▶ **Exercise brief**:
Of all the lines in the records, how many hold the word "values"? Answer with the number only.
::::
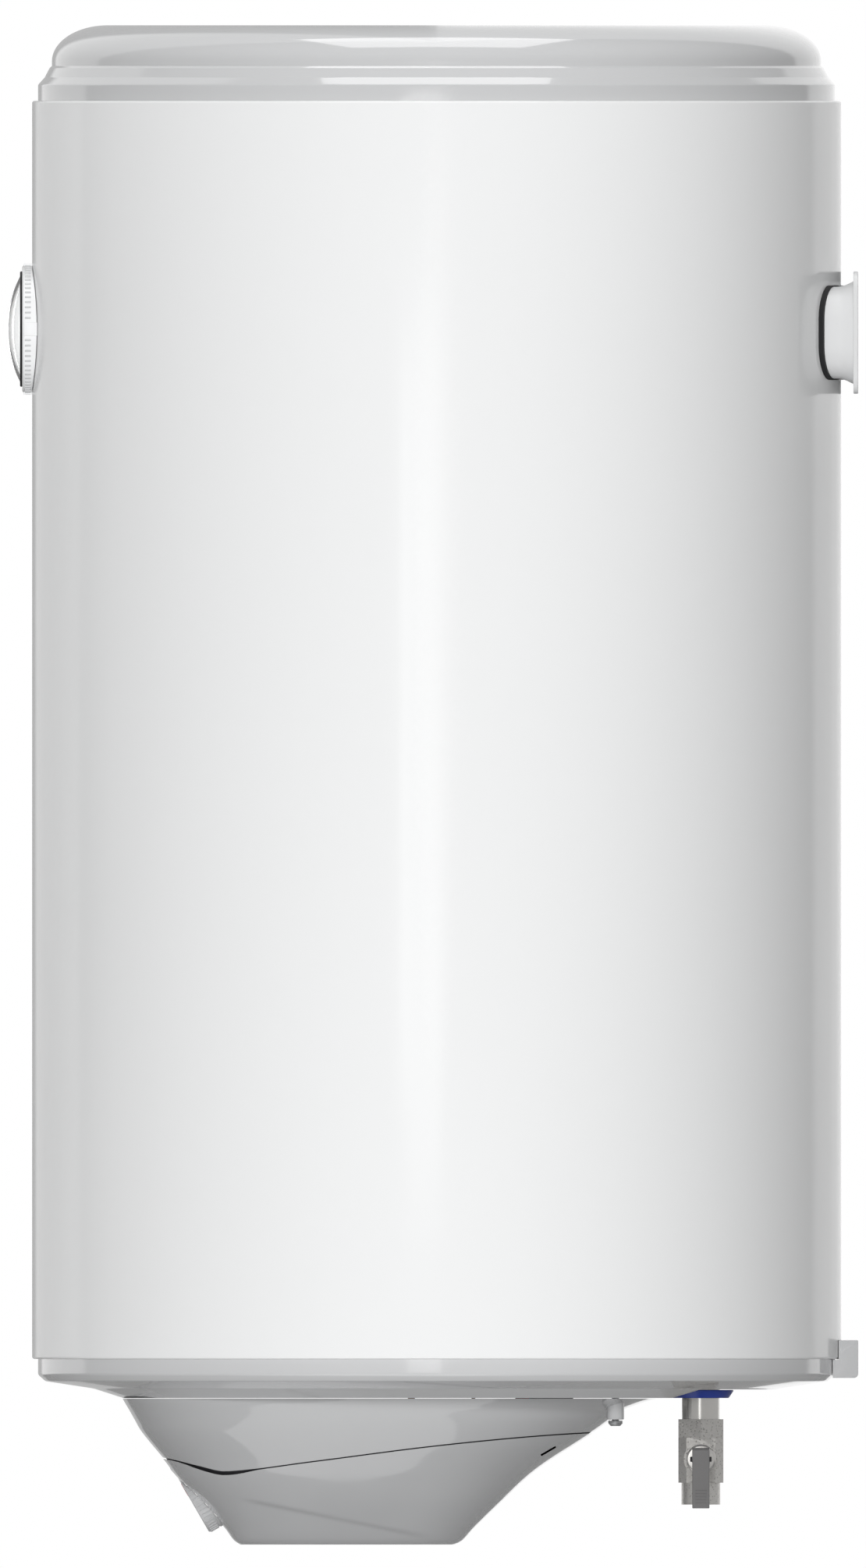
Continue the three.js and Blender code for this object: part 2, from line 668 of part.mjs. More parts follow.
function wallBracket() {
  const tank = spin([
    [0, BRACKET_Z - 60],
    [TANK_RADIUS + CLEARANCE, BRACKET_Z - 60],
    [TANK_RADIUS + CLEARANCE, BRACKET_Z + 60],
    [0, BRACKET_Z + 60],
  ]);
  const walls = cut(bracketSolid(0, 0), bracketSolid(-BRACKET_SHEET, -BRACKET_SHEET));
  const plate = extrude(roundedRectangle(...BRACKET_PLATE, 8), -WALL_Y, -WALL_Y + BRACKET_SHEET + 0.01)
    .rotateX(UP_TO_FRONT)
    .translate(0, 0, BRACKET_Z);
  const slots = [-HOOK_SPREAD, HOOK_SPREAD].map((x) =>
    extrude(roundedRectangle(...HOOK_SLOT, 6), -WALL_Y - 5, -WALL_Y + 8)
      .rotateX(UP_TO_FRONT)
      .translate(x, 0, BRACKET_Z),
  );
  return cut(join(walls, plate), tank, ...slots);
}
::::
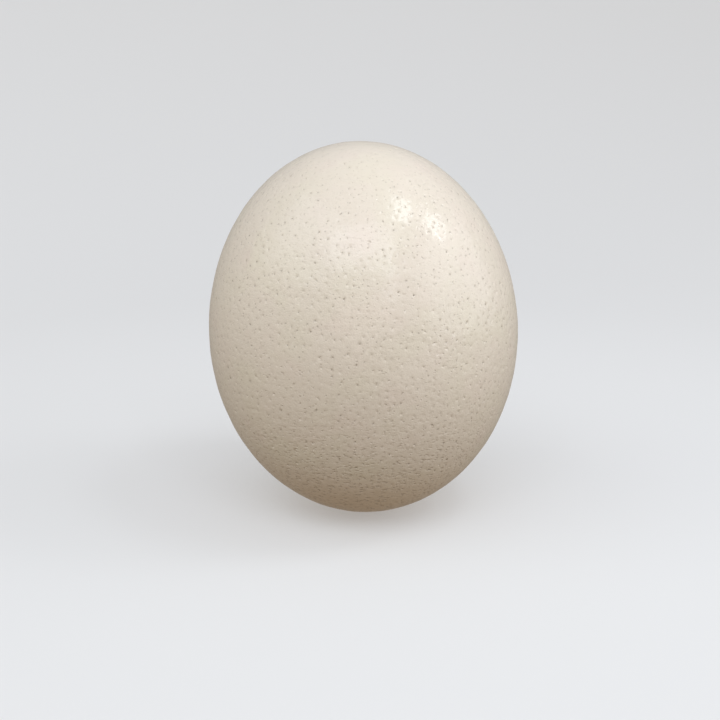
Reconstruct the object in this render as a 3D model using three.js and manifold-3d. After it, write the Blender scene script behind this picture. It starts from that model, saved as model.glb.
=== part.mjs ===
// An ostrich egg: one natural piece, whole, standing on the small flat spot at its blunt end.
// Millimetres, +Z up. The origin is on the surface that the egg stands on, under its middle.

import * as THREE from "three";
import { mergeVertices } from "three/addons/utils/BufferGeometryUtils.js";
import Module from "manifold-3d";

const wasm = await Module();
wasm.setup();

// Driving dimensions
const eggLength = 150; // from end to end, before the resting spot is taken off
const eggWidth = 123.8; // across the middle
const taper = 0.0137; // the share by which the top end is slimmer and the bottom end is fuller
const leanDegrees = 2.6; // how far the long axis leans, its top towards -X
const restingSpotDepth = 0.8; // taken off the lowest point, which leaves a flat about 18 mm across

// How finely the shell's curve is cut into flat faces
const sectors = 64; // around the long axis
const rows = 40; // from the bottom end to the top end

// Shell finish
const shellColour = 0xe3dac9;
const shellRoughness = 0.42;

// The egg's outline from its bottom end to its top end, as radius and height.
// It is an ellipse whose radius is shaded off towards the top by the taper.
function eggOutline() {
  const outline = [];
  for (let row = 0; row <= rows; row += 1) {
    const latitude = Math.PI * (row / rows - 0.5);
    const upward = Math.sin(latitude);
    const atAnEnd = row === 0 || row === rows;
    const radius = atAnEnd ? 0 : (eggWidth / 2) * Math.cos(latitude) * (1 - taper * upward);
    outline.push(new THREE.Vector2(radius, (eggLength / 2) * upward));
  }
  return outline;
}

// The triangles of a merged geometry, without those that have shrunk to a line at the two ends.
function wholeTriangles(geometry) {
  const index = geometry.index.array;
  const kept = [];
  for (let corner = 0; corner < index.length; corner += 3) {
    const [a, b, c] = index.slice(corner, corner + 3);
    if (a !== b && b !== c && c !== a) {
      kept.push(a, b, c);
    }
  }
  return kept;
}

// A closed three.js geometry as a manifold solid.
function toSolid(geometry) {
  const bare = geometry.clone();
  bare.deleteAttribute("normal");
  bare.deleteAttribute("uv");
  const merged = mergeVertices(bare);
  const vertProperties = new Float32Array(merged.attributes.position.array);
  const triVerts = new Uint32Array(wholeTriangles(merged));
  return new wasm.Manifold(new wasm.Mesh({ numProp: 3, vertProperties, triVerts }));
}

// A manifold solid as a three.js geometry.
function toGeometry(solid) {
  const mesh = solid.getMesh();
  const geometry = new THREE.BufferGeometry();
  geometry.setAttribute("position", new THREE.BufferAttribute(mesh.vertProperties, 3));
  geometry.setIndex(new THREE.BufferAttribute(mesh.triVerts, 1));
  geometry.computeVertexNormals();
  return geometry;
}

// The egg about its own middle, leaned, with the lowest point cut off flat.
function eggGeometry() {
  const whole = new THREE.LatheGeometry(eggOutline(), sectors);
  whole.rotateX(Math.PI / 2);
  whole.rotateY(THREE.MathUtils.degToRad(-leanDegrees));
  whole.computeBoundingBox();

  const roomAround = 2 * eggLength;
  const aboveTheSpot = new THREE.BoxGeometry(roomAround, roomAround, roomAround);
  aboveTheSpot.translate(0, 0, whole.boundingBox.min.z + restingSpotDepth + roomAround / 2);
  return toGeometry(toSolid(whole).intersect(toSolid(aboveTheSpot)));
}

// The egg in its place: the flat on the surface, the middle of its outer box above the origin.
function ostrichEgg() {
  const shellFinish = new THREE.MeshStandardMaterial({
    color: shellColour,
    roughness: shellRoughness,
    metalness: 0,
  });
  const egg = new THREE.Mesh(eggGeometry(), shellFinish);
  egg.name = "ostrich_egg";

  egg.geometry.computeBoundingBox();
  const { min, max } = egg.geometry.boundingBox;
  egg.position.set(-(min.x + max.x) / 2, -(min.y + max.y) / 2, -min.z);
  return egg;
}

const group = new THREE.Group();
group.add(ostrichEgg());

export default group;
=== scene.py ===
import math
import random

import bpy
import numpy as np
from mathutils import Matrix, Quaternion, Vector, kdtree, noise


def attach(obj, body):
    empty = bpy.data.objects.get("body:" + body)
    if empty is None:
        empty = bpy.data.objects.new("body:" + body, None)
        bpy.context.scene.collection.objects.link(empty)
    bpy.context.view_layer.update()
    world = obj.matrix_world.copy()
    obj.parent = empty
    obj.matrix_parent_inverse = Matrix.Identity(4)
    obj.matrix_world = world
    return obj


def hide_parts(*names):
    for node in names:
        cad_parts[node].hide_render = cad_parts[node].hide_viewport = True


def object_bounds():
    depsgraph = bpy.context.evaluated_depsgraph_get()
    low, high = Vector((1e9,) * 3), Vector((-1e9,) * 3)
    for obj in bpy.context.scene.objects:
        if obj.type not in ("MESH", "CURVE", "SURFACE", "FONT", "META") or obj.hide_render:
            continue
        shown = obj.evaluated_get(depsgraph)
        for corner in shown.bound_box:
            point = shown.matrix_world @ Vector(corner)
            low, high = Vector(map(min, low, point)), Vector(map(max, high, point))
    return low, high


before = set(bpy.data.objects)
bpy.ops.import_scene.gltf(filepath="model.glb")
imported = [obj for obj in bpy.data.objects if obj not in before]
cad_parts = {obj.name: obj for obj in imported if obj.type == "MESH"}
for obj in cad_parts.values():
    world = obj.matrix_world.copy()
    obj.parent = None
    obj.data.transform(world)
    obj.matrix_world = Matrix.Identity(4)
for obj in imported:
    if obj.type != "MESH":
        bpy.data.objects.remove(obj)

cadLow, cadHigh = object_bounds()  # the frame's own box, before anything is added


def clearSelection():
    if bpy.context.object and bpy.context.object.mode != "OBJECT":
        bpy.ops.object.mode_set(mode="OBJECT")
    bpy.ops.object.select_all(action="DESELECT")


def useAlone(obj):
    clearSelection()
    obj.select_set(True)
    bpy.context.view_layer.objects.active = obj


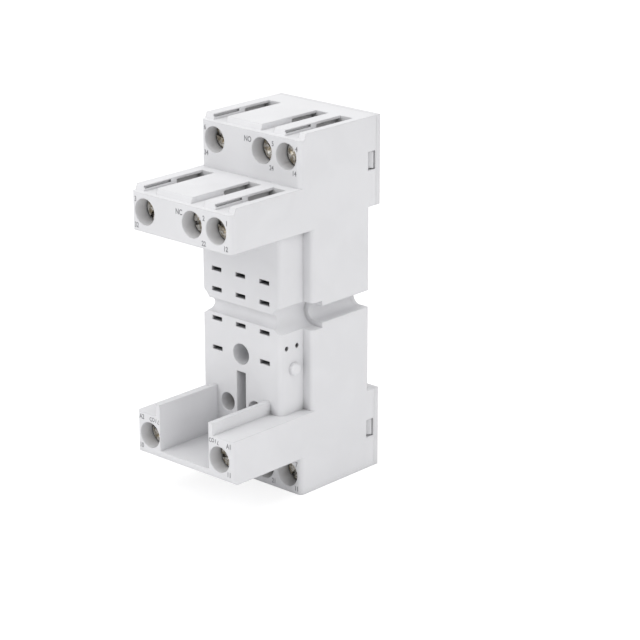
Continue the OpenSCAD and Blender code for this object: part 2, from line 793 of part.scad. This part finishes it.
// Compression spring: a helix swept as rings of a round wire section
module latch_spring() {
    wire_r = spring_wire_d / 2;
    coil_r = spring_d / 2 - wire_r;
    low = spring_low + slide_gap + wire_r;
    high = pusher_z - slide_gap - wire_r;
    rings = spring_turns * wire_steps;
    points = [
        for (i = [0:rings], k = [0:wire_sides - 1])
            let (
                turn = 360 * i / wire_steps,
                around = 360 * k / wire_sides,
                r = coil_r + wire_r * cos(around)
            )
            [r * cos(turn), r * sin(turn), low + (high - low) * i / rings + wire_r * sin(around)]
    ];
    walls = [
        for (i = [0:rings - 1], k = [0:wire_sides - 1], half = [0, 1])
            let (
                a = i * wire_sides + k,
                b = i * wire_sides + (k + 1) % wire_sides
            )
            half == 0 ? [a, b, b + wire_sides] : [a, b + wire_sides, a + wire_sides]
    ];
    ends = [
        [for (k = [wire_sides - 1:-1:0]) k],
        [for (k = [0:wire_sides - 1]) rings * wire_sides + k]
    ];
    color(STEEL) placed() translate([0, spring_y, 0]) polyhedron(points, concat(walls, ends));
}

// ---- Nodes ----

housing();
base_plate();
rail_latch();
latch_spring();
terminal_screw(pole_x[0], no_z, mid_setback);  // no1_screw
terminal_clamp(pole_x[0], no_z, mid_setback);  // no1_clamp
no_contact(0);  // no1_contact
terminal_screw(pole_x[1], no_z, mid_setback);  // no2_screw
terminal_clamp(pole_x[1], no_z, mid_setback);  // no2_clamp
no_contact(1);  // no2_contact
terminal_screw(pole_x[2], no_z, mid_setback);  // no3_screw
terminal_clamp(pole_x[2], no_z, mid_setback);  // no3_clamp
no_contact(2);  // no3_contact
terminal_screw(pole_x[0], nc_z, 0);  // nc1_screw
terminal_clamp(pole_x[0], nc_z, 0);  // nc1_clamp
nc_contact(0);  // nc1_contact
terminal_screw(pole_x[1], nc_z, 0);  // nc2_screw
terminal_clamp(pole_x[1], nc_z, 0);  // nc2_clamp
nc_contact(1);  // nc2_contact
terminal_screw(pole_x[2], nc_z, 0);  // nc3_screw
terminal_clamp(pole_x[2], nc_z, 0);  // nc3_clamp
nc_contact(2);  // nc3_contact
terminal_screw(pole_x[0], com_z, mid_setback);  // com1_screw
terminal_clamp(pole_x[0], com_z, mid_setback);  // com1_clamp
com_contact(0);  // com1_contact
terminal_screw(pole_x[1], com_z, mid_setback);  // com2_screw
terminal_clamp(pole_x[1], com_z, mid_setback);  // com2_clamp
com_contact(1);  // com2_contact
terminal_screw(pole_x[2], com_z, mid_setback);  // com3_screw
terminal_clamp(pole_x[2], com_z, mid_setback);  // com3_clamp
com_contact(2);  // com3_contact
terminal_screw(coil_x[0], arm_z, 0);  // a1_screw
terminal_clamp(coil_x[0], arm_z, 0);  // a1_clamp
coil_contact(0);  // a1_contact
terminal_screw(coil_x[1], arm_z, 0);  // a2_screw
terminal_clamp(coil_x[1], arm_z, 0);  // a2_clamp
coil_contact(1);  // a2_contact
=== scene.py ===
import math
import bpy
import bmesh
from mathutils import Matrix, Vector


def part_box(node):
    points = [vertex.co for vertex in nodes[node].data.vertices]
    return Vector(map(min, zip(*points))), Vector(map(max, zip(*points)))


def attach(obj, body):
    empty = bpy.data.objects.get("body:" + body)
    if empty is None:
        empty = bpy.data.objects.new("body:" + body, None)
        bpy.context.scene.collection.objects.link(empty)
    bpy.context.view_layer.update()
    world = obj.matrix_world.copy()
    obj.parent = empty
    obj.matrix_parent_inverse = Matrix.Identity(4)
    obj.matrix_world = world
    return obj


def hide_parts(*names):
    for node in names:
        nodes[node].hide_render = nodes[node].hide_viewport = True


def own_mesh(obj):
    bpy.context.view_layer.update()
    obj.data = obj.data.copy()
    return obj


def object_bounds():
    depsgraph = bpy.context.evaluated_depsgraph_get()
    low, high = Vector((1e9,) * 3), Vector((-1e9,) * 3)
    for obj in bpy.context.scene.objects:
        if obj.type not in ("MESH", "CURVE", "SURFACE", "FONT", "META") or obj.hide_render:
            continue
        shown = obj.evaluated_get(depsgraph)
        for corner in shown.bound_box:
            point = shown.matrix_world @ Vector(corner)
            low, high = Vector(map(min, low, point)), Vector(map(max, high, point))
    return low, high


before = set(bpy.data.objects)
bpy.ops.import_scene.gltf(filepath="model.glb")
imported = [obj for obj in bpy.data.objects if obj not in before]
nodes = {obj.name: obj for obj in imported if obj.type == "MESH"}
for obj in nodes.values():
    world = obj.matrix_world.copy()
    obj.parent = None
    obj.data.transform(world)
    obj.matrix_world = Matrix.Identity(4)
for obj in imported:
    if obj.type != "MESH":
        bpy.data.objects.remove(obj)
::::
▶ **Response**:
2